Many leaders resist thinking time because it is hard and not because they cannot find the time. They don't want to find the time, because they don't want to think. Easier to have a full calendar that you hold up as a symbol of importance and shield against accountability. Settling is a nice metaphor but humans resist it since they appear to prefer excitement over peace.

Resilience

Wetlands exhibit an inherent "resilience" through their ability to absorb change. When one area becomes saturated, others can still function. For us, this suggests the importance of diversifying our mental and emotional inputs and outputs. Engaging in different types of tasks, collaborating with colleagues, standing, sitting, changing rooms, and shifting focus can prevent any single area of our mind from becoming overtaxed. It also highlights the importance of leaving some "capacity in reserve" for unexpected challenges or creative insights, much like a wetland retains some capacity for an unusually heavy rain.

Epilogue-ish: a day on

Michael Hyatt speaks of three ways of spending time: front stage, back stage and off stage. That's a lovely way of putting it. Front stage work pours out, back stage pours in, and off stage allows settling and rejuvenation of the whole system.

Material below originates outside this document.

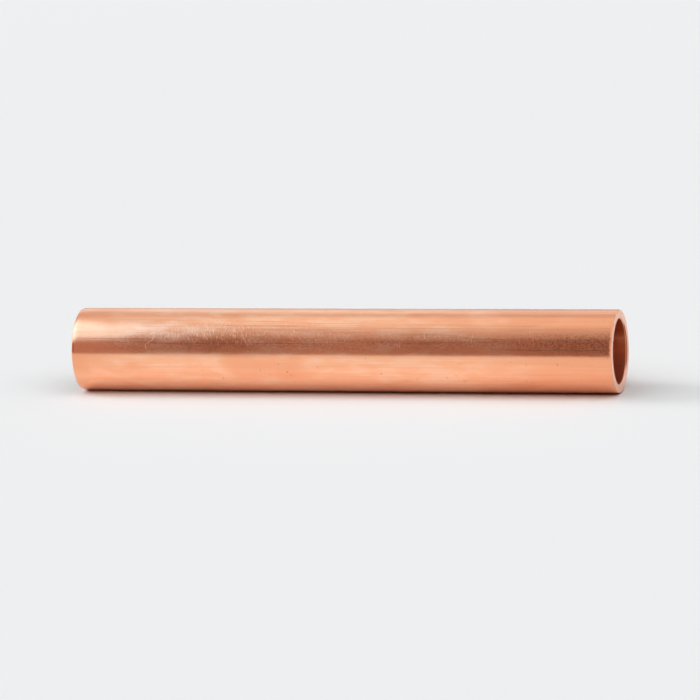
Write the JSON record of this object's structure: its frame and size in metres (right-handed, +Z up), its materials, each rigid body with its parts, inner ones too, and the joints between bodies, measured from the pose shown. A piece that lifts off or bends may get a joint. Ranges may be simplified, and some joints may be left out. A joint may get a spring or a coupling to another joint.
{
  "type": "straight copper tube",
  "caption": "Straight cut length of thick-walled round copper tube, open at both ends, lying on its side.",
  "frame": {"origin": "on the resting plane, below the middle of the tube", "axes": "+X along the tube's axis, +Z up"},
  "size_m": [0.12, 0.018, 0.018],
  "materials": {
    "copper": "bright drawn copper with fine lengthwise draw lines, scratches and small pits"
  },
  "bodies": {
    "root": {"copper_tube": "copper"}
  },
  "joints": []
}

I took some off-stage time recently. I was overloaded with personal and work urgencies and demands of many kinds. My whole system felt frazzled and on edge. The check engine light on the dashboard of life was blinking at me.

I marked the day "off" but in many ways I was more "on" than I had been in weeks. The system settled. There was space around my thoughts and feelings. I could see things instead of just being inside them. I looked up from where I was sitting on this day and there was a constructed wetland in front of me. A raspy call was among many playful bird songs I could hear. The abundance of life here, I thought, is made possible by a system that absorbs what it can and transmutes it into all this explosion of life.

If "All one can do in a short amount of time is to think what you have always thought and do what you've always done." Then all one can do in an abundance of time is to think what you've never thought before, and do what you've never done. Wetlands can show us the way.